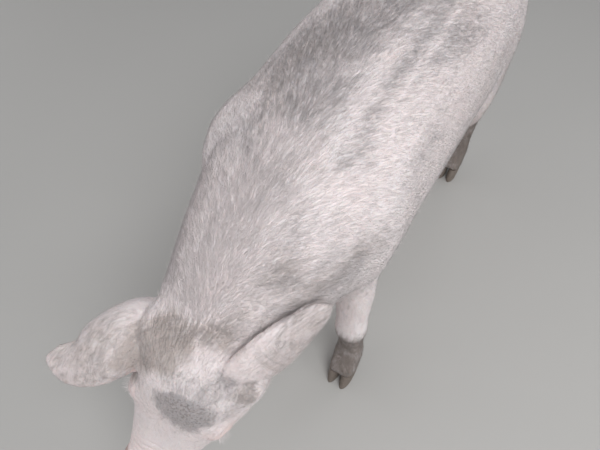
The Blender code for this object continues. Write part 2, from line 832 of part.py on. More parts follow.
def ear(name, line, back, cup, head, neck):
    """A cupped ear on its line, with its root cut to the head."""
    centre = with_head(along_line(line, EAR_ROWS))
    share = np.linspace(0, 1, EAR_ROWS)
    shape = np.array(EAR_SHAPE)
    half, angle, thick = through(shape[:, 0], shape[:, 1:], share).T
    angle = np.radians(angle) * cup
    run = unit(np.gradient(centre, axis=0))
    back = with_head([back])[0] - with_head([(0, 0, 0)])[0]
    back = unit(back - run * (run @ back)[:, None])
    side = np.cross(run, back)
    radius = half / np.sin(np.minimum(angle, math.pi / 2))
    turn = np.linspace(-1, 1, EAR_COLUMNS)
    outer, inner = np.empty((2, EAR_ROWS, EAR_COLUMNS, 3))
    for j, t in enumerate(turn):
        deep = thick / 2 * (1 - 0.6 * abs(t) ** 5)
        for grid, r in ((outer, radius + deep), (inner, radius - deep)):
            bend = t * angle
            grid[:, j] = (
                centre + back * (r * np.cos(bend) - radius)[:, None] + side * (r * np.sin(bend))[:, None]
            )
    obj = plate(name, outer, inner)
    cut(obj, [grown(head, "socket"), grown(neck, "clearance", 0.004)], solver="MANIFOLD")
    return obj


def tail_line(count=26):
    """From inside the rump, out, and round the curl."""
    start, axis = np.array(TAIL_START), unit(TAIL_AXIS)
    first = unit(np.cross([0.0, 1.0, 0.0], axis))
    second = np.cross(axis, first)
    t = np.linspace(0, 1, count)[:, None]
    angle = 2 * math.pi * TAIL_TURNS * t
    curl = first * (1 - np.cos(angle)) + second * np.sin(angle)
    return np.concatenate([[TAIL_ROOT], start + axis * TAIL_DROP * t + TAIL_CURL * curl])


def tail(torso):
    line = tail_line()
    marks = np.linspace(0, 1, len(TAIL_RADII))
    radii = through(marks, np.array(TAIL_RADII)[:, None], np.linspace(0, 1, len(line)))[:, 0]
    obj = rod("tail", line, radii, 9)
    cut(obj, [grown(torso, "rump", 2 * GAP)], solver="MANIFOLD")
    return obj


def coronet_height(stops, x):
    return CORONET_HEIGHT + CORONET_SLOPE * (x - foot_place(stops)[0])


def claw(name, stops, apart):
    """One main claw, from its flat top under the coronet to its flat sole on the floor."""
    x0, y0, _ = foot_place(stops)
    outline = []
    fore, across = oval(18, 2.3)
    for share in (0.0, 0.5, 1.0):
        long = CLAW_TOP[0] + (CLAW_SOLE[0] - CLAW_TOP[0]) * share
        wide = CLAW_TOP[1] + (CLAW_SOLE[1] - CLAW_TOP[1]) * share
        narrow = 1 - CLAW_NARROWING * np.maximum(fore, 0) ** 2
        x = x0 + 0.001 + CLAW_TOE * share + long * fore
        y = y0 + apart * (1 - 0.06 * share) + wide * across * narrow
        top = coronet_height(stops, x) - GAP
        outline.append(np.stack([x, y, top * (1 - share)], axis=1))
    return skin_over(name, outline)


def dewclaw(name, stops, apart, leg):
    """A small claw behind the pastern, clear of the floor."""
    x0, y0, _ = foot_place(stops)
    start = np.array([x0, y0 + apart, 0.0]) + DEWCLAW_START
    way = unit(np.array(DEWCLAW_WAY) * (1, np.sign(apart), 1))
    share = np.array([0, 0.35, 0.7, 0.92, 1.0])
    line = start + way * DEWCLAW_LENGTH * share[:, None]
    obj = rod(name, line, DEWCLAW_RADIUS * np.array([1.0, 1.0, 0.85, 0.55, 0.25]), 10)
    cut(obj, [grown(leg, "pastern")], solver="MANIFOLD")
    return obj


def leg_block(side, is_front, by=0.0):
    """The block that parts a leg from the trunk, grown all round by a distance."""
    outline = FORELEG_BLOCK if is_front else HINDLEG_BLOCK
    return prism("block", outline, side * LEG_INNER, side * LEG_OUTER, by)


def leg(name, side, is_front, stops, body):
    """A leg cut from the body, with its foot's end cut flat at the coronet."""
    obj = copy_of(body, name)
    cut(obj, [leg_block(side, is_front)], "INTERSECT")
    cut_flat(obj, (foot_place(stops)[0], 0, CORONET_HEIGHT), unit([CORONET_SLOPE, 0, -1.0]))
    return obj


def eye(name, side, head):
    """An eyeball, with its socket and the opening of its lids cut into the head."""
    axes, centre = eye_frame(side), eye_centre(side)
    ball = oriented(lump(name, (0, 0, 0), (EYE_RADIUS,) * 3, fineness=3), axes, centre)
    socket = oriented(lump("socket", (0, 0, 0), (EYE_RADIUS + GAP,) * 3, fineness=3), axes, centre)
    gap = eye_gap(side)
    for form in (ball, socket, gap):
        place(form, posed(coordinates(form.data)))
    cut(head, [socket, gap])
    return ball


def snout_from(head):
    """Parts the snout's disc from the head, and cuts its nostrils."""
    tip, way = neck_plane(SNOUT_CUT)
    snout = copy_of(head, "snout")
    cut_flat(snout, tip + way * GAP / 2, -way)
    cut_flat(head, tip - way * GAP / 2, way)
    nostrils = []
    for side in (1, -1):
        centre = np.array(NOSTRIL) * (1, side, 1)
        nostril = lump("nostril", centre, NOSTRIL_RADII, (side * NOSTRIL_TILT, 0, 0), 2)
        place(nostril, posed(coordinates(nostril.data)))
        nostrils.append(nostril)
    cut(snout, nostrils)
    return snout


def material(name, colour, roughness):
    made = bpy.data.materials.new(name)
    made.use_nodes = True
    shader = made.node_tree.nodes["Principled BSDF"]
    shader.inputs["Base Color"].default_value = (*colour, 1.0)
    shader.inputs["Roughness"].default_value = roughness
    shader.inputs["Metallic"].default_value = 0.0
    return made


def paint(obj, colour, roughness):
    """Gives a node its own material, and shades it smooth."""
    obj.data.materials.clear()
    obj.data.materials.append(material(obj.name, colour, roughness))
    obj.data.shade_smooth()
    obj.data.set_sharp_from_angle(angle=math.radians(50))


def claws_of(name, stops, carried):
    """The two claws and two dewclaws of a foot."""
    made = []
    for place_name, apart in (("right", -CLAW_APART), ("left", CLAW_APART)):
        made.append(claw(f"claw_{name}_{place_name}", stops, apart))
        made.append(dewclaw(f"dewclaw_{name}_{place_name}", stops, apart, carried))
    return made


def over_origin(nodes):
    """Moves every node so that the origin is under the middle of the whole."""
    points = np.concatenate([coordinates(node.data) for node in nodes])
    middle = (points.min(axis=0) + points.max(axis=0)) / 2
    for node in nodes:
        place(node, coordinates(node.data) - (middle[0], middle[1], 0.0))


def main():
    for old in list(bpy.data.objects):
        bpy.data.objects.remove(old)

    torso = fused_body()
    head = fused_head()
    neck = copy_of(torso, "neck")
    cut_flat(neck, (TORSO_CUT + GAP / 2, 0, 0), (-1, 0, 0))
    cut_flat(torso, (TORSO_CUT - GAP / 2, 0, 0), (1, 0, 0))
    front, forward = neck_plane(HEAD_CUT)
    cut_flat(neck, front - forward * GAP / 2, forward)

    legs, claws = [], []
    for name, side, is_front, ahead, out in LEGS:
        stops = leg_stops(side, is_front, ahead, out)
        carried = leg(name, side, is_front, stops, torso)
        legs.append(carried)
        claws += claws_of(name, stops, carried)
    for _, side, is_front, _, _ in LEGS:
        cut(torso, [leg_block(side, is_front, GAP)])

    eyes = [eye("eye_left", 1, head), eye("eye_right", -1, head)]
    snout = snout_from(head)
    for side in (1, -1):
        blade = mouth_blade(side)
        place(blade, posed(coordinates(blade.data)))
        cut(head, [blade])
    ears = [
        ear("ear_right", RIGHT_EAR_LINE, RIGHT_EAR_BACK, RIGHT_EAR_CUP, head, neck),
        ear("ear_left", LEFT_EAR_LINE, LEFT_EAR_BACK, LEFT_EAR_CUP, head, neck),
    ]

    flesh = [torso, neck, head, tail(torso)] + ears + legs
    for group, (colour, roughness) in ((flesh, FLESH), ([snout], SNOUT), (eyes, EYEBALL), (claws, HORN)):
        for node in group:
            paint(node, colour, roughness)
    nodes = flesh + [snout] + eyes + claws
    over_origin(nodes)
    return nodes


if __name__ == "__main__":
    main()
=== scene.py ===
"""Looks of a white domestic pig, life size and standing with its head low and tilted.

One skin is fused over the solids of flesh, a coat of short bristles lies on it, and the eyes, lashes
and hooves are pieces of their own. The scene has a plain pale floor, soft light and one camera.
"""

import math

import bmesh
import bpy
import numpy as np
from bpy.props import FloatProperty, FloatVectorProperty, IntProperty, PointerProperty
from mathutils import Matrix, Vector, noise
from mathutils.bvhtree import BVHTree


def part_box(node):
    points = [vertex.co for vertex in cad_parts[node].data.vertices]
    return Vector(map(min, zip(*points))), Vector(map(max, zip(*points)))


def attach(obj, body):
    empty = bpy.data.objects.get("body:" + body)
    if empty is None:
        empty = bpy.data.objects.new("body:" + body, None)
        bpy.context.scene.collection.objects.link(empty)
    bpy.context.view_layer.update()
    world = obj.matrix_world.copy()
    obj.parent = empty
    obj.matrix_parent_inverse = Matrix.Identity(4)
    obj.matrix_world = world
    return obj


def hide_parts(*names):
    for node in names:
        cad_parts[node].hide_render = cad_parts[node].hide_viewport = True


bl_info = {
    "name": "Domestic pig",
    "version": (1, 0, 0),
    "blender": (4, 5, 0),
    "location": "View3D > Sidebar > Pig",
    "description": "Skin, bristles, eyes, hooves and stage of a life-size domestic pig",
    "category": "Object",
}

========

Extract the closing run of lines, starting with the one containing "if empty is" and ending at the last, exactly as written.

    if empty is None:
        empty = bpy.data.objects.new("body:" + body, None)
        bpy.context.scene.collection.objects.link(empty)
    bpy.context.view_layer.update()
    world = obj.matrix_world.copy()
    obj.parent = empty
    obj.matrix_parent_inverse = Matrix.Identity(4)
    obj.matrix_world = world
    return obj


def hide_parts(*names):
    for node in names:
        cad_parts[node].hide_render = cad_parts[node].hide_viewport = True


bl_info = {
    "name": "Domestic pig",
    "version": (1, 0, 0),
    "blender": (4, 5, 0),
    "location": "View3D > Sidebar > Pig",
    "description": "Skin, bristles, eyes, hooves and stage of a life-size domestic pig",
    "category": "Object",
}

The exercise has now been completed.